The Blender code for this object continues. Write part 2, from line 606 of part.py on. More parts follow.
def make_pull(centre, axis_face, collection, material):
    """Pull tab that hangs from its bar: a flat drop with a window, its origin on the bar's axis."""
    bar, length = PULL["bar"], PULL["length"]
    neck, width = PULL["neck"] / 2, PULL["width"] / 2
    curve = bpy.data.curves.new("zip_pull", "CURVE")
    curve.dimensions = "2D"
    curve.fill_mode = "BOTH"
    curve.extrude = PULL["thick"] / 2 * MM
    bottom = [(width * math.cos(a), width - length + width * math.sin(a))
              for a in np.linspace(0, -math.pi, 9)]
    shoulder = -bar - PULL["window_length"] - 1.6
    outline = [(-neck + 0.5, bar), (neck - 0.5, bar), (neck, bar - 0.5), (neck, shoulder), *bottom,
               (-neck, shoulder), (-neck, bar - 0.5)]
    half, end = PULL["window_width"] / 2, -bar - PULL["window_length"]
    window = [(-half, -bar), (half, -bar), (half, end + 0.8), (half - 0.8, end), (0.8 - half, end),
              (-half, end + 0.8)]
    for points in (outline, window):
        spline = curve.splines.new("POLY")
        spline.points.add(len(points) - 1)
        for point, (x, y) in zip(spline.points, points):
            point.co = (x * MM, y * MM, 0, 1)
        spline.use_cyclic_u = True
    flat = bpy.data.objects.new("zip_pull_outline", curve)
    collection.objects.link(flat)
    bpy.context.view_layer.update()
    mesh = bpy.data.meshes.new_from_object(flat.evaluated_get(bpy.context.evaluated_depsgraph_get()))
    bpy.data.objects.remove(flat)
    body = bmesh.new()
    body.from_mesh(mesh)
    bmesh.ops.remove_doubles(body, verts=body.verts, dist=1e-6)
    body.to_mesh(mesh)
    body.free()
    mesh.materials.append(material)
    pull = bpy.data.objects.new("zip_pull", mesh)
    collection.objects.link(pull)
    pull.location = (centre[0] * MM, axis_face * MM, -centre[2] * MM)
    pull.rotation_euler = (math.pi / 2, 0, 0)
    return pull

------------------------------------

* **SET PROBLEM**
Extract the whole listing, character for character.

* **TASK ANSWER**
The Blender code for this object continues. Write part 2, from line 606 of part.py on. More parts follow.
def make_pull(centre, axis_face, collection, material):
    """Pull tab that hangs from its bar: a flat drop with a window, its origin on the bar's axis."""
    bar, length = PULL["bar"], PULL["length"]
    neck, width = PULL["neck"] / 2, PULL["width"] / 2
    curve = bpy.data.curves.new("zip_pull", "CURVE")
    curve.dimensions = "2D"
    curve.fill_mode = "BOTH"
    curve.extrude = PULL["thick"] / 2 * MM
    bottom = [(width * math.cos(a), width - length + width * math.sin(a))
              for a in np.linspace(0, -math.pi, 9)]
    shoulder = -bar - PULL["window_length"] - 1.6
    outline = [(-neck + 0.5, bar), (neck - 0.5, bar), (neck, bar - 0.5), (neck, shoulder), *bottom,
               (-neck, shoulder), (-neck, bar - 0.5)]
    half, end = PULL["window_width"] / 2, -bar - PULL["window_length"]
    window = [(-half, -bar), (half, -bar), (half, end + 0.8), (half - 0.8, end), (0.8 - half, end),
              (-half, end + 0.8)]
    for points in (outline, window):
        spline = curve.splines.new("POLY")
        spline.points.add(len(points) - 1)
        for point, (x, y) in zip(spline.points, points):
            point.co = (x * MM, y * MM, 0, 1)
        spline.use_cyclic_u = True
    flat = bpy.data.objects.new("zip_pull_outline", curve)
    collection.objects.link(flat)
    bpy.context.view_layer.update()
    mesh = bpy.data.meshes.new_from_object(flat.evaluated_get(bpy.context.evaluated_depsgraph_get()))
    bpy.data.objects.remove(flat)
    body = bmesh.new()
    body.from_mesh(mesh)
    bmesh.ops.remove_doubles(body, verts=body.verts, dist=1e-6)
    body.to_mesh(mesh)
    body.free()
    mesh.materials.append(material)
    pull = bpy.data.objects.new("zip_pull", mesh)
    collection.objects.link(pull)
    pull.location = (centre[0] * MM, axis_face * MM, -centre[2] * MM)
    pull.rotation_euler = (math.pi / 2, 0, 0)
    return pull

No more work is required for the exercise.